Gen. John F. Campbell, the U.S. commander of coalition forces, appears to have interpreted his mandate to directly target Afghan insurgents who pose an immediate threat to coalition troops or are plotting attacks against them. He is not targeting Afghans simply for being part of the insurgency. But one criterion used to determine whether an individual is a danger to the force, a U.S. military official said, is whether the person has in the past been associated with attacks or attempted attacks on U.S. forces - a large group, given that the United States was at war with the Taliban for more than a decade.
Since the start of the year, the rationale of protecting U.S. forces has been readily used by the coalition to justify operations, including in two instances in the past week.
On Saturday, coalition officials announced that a "precision strike resulted in the death of two individuals threatening the force" in the Achin district of eastern Afghanistan.
Two days later, the coalition carried out what it described as another precision strike that killed "eight individuals threatening the force" in Helmand province, in southern Afghanistan. Although the coalition would not say who exactly was killed, Afghan and U.S. officials and tribal elders in Helmand said that the dead included Mullah Abdul Rauf Khadim, a former Taliban commander and Guantanamo Bay detainee who recently pledged allegiance to the Islamic State terrorist group.
In interviews conducted before Rauf's death, Afghan and U.S. officials said they had targeted him and his fighters in multiple night raids since November.
U.S. officials said Rauf's Islamic State affiliation, which they described as little more than symbolic, was ancillary. Rather, they said in recent days, he was being targeted because of intelligence gleaned from the laptop seized in the raid in October.
The officials would not discuss the precise nature of the intelligence that led them to target Rauf, or whether there had been a list in the laptop that helped them with targeting specific individuals.
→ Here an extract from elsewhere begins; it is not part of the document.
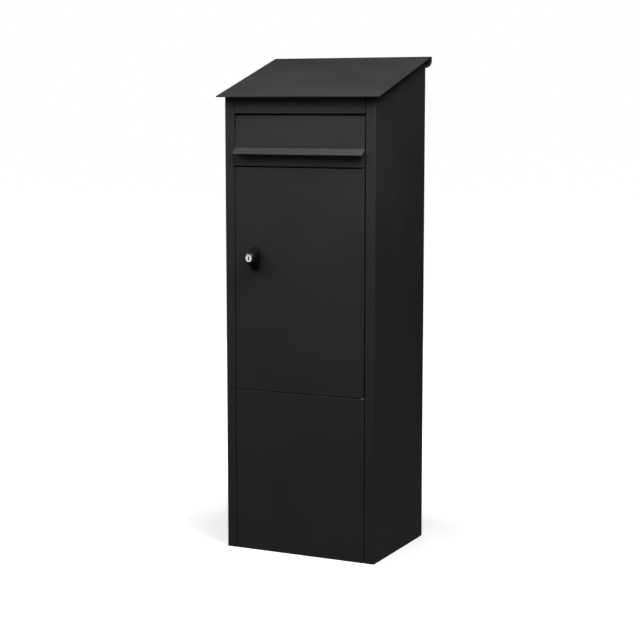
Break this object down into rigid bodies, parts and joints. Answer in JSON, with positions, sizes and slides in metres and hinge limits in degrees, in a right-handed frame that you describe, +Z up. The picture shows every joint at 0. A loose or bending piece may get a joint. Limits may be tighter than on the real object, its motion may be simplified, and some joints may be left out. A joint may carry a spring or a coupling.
{
  "type": "parcel drop box",
  "caption": "Free-standing steel parcel drop box with a sloped roof, a lift-up insertion flap, an inset locking door and a closed plinth.",
  "frame": {"origin": "centre of the base plate's underside, on the ground", "axes": "+Z up, +X to the right seen from the front, +Y towards the back; the door and flap face -Y"},
  "size_m": [0.39, 0.307, 1.0942],
  "materials": {
    "coated_steel": "fine matt powder coat",
    "zinc_steel": "zinc plated",
    "knob_plastic": "gloss black moulding",
    "nickel": "satin nickel plate",
    "rubber": "matt rubber",
    "nylon": "natural nylon"
  },
  "bodies": {
    "cabinet": {"back_panel": "coated_steel", "base_plate": "coated_steel", "parcel_floor": "coated_steel", "lower_front_panel": "coated_steel", "middle_rail": "coated_steel", "header_panel": "coated_steel", "roof_panel": "coated_steel", "drop_baffle": "coated_steel", "door_stop_strip": "coated_steel", "left_side_panel": "coated_steel", "right_side_panel": "coated_steel", "left_corner_strip": "coated_steel", "right_corner_strip": "coated_steel", "roof_bracket_left": "zinc_steel", "roof_bracket_right": "zinc_steel", "flap_pivot_left": "zinc_steel", "flap_pivot_right": "zinc_steel", "flap_pivot_nut_left": "zinc_steel", "flap_pivot_nut_right": "zinc_steel", "roof_nut_1": "zinc_steel", "roof_nut_2": "zinc_steel", "roof_nut_3": "zinc_steel", "roof_nut_4": "zinc_steel", "baffle_screw_left": "zinc_steel", "baffle_screw_right": "zinc_steel", "door_hinge_pin_bottom": "zinc_steel", "door_hinge_pin_top": "zinc_steel", "flap_bumper_left": "rubber", "flap_bumper_right": "rubber", "door_bumper_bottom": "rubber", "door_bumper_middle": "rubber", "door_bumper_top": "rubber", "wall_hole_plug_1": "rubber", "wall_hole_plug_2": "rubber", "wall_hole_plug_3": "rubber", "wall_hole_plug_4": "rubber", "anchor_hole_plug_1": "rubber", "anchor_hole_plug_2": "rubber", "anchor_hole_plug_3": "rubber", "anchor_hole_plug_4": "rubber", "door_hinge_washer": "nylon"},
    "door": {"door_panel": "coated_steel", "door_stiffener": "coated_steel", "lock_housing": "knob_plastic", "lock_nut": "zinc_steel"},
    "knob": {"knob": "knob_plastic", "latch_cam": "zinc_steel", "cam_nut": "zinc_steel"},
    "key_plug": {"key_cylinder": "nickel"},
    "flap": {"flap_panel": "coated_steel"}
  },
  "joints": [
    {"name": "door_hinge", "type": "hinge", "parent": "cabinet", "child": "door", "pos_m": [0.1505, -0.133, 0.608], "axis": [0, 0, 1], "range_deg": [0, 105]},
    {"name": "knob_turn", "type": "hinge", "parent": "door", "child": "knob", "pos_m": [-0.106, -0.14, 0.657], "axis": [0, -1, 0], "range_deg": [0, 90]},
    {"name": "key_turn", "type": "hinge", "parent": "knob", "child": "key_plug", "pos_m": [-0.106, -0.165, 0.657], "axis": [0, -1, 0], "range_deg": [-90, 0]},
    {"name": "flap_hinge", "type": "hinge", "parent": "cabinet", "child": "flap", "pos_m": [0, -0.1277, 0.959], "axis": [-1, 0, 0], "range_deg": [0, 80]}
  ]
}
They said that revealing the nature of the intelligence could compromise future operations.
Afghan and U.S. officials said the raids over the past few months had been carried out by the elite commandos of the National Directorate of Security, Afghanistan's main spy agency, and members of a mix of U.S. military special operations units, such as Navy SEALs and Army Rangers, and paramilitary officers from the CIA.
The National Directorate of Security said it had killed al-Kuwaiti, the man in the mountain village in October, and claimed credit for seizing the laptop. The CIA, which trains and bankrolls the Afghan spy agency, declined to comment.
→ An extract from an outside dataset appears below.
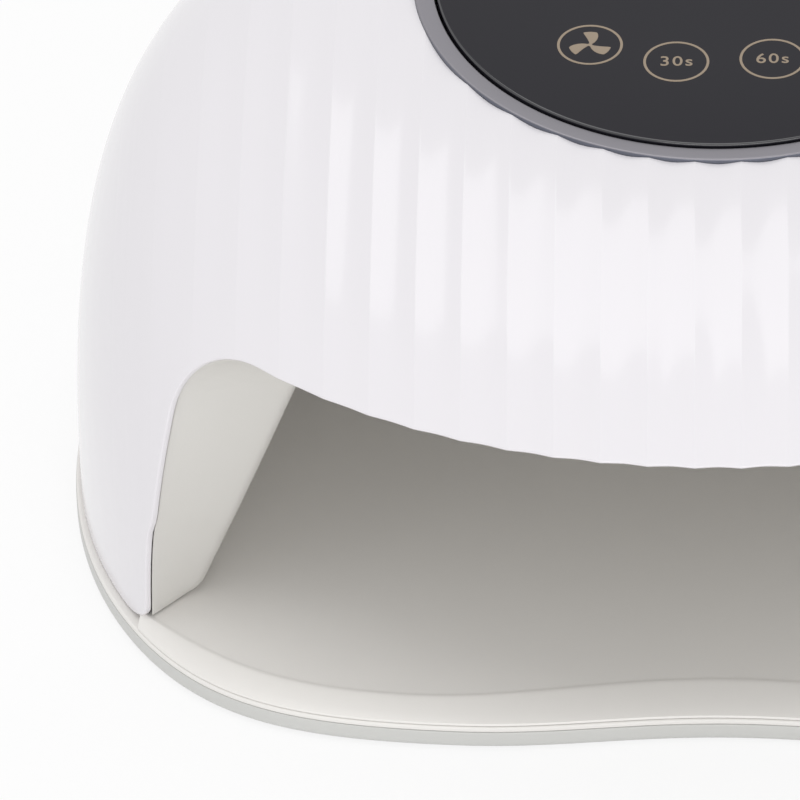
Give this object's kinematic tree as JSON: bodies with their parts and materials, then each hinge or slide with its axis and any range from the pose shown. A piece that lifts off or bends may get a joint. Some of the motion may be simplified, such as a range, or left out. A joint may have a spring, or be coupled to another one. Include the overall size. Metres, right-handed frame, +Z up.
{
  "type": "led nail lamp",
  "caption": "Fluted white dome nail lamp with a wide front hand opening, round dark touch panel in a grey ring, grey liner with light beads, and a thin tray it lifts off.",
  "frame": {"origin": "on the table under the middle of the lamp's overall box, level with the undersides of the tray's feet", "axes": "+Z up, +X to the user's right, the hand goes in along +Y, so the hand opening faces -Y"},
  "size_m": [0.2346, 0.2014, 0.1047],
  "materials": {
    "shell_white": "white glossy moulded plastic with shallow flutes",
    "liner_grey": "warm light grey satin moulded plastic",
    "tray_grey": "warm light grey satin moulded plastic",
    "cover_grey": "plain light grey plastic",
    "bezel_metal": "mid grey satin metal",
    "lock_ring_white": "plain white plastic",
    "panel_dark": "dark glossy panel with pale gold rings",
    "dark_plastic": "black moulded plastic",
    "rubber_black": "dark grey soft rubber",
    "steel": "plated steel",
    "sink_aluminium": "extruded aluminium",
    "board_green": "green lacquered circuit board",
    "board_white": "white lacquered circuit board",
    "standoff_brass": "turned brass",
    "coil_black": "black potted coil",
    "capacitor_blue": "dark blue sleeved capacitor",
    "lead_black": "black insulated wire",
    "lead_red": "red insulated wire",
    "lead_cream": "cream insulated wire"
  },
  "bodies": {
    "tray": {"base_pan": "tray_grey", "tray_lid": "tray_grey", "floor_plate": "tray_grey", "tray_foot_1": "rubber_black", "tray_foot_2": "rubber_black", "tray_foot_3": "rubber_black", "tray_foot_4": "rubber_black", "tray_magnet_1": "steel", "tray_magnet_2": "steel", "tray_screw_1": "steel", "tray_screw_2": "steel", "tray_screw_3": "steel", "tray_screw_4": "steel"},
    "lamp": {"outer_shell": "shell_white", "inner_liner": "liner_grey", "bottom_cover": "cover_grey", "bezel_ring": "bezel_metal", "bezel_lock_ring": "lock_ring_white", "touch_panel": "panel_dark", "panel_carrier": "dark_plastic", "digit_display": "dark_plastic", "sensor_emitter": "dark_plastic", "sensor_receiver": "dark_plastic", "fan_frame": "dark_plastic", "power_inlet": "dark_plastic", "touch_pad_1": "rubber_black", "touch_pad_2": "rubber_black", "touch_pad_3": "rubber_black", "touch_pad_4": "rubber_black", "lamp_magnet_1": "steel", "lamp_magnet_2": "steel", "cover_screw_1": "steel", "cover_screw_2": "steel", "cover_screw_3": "steel", "cover_screw_4": "steel", "board_screw_1": "steel", "board_screw_2": "steel", "board_screw_3": "steel", "fan_screw_1": "steel", "fan_screw_2": "steel", "heat_sink": "sink_aluminium", "control_board": "board_green", "driver_board": "board_green", "sensor_board": "board_green", "light_board_top": "board_white", "light_board_left": "board_white", "light_board_right": "board_white", "light_board_rear": "board_white", "driver_standoff_1": "standoff_brass", "driver_standoff_2": "standoff_brass", "driver_coil": "coil_black", "driver_capacitor": "capacitor_blue", "supply_lead": "lead_black", "fan_lead": "lead_black", "control_lead": "lead_red", "light_lead": "lead_cream"},
    "fan_rotor_body": {"fan_rotor": "dark_plastic", "fan_shaft": "steel"}
  },
  "joints": [
    {"name": "lamp_lift", "type": "slide", "parent": "tray", "child": "lamp", "axis": [0, 0, 1], "range_m": [0, 0.12]},
    {"name": "fan_spin", "type": "hinge", "parent": "lamp", "child": "fan_rotor_body", "pos_m": [0, 0.00443, 0.0741], "axis": [0, 0, 1], "continuous": true}
  ]
}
Al-Kuwaiti himself may have unintentionally provided some clues about the nature of the intelligence in a eulogy he wrote three years ago for another senior al-Qaida operative, who was killed in a U.S. drone strike in Pakistan.
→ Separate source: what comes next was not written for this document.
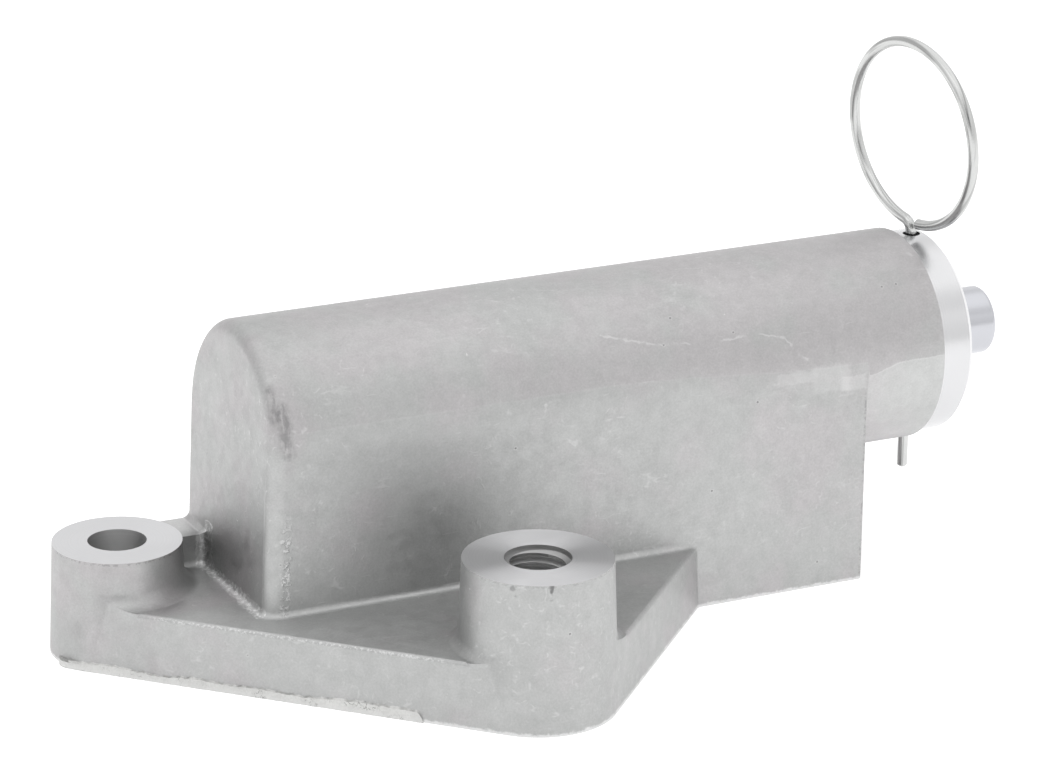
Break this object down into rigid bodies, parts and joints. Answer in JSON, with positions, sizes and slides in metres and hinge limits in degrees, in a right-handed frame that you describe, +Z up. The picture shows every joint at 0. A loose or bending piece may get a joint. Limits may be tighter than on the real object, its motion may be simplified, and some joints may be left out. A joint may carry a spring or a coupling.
{
  "type": "timing belt tensioner",
  "caption": "Hydraulic belt tensioner: cast aluminium housing with a bolt-down foot, and a sprung, oil-damped steel plunger held in by a wire lock pin with a pull ring.",
  "frame": {"origin": "axis of the plain bolt bore, on the base plane that is bolted to the engine", "axes": "+X along the plunger's axis, out of the open end; +Z up the bolts' axes, away from the engine; -Y towards the threaded boss"},
  "size_m": [0.1586, 0.0696, 0.0834],
  "materials": {
    "cast_aluminium": "satin as-cast skin, machined boss tops and collar",
    "ground_steel": "ground and polished",
    "turned_steel": "turned",
    "pressed_steel": "pressed sheet, dull",
    "spring_steel": "oiled spring steel",
    "guide_iron": "sintered, machined",
    "bearing_bronze": "dry bearing strip",
    "seal_rubber": "moulded black rubber",
    "pin_wire": "drawn bright wire"
  },
  "bodies": {
    "housing": {"housing": "cast_aluminium", "pressure_cylinder": "turned_steel", "valve_seat": "turned_steel", "valve_cage": "pressed_steel", "check_ball_spring": "spring_steel", "return_spring": "spring_steel", "rod_guide": "guide_iron", "guide_liner": "bearing_bronze", "guide_o_ring": "seal_rubber", "rod_seal": "seal_rubber", "seal_case": "pressed_steel", "seal_spring": "spring_steel", "backing_washer": "pressed_steel", "snap_ring": "spring_steel"},
    "plunger": {"plunger_rod": "ground_steel", "piston": "turned_steel", "rod_clip": "spring_steel", "spring_seat": "turned_steel"},
    "check_ball": {"check_ball": "ground_steel"},
    "lock_pin": {"lock_pin": "pin_wire"}
  },
  "joints": [
    {"name": "plunger_slide", "type": "slide", "parent": "housing", "child": "plunger", "axis": [1, 0, 0], "range_m": [0, 0.009], "deforming": ["return_spring"]},
    {"name": "check_ball_lift", "type": "slide", "parent": "housing", "child": "check_ball", "axis": [1, 0, 0], "range_m": [0, 0.0006], "stiffness_N_per_m": 20, "springref_m": -0.0002, "deforming": ["check_ball_spring"]},
    {"name": "lock_pin_pull", "type": "slide", "parent": "housing", "child": "lock_pin", "axis": [0, 0, 1], "range_m": [0, 0.045]}
  ]
}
Writing in Vanguards of Khorasan, an al-Qaida magazine, al-Kuwaiti said he had been a "student" and "comrade" of Atiyah Abd al-Rahman, who, before his death, was described as al-Qaida's general manager, according to The Long War Journal, a website that tracks militants.
In the eulogy, al-Kuwaiti repeatedly noted that he had access to al-Rahman's documents and that he had been informed of the details of numerous operations, including a suicide attack in eastern Afghanistan in 2009 that killed seven CIA officers.
A former U.S. military official said that al-Kuwaiti was believed to have taken on some of al-Rahman's duties within al-Qaida; that he was close with Ayman al-Zawahri, al-Qaida's leader; and that "he would have had a lot of the nuts and bolts about what they were up to in that computer."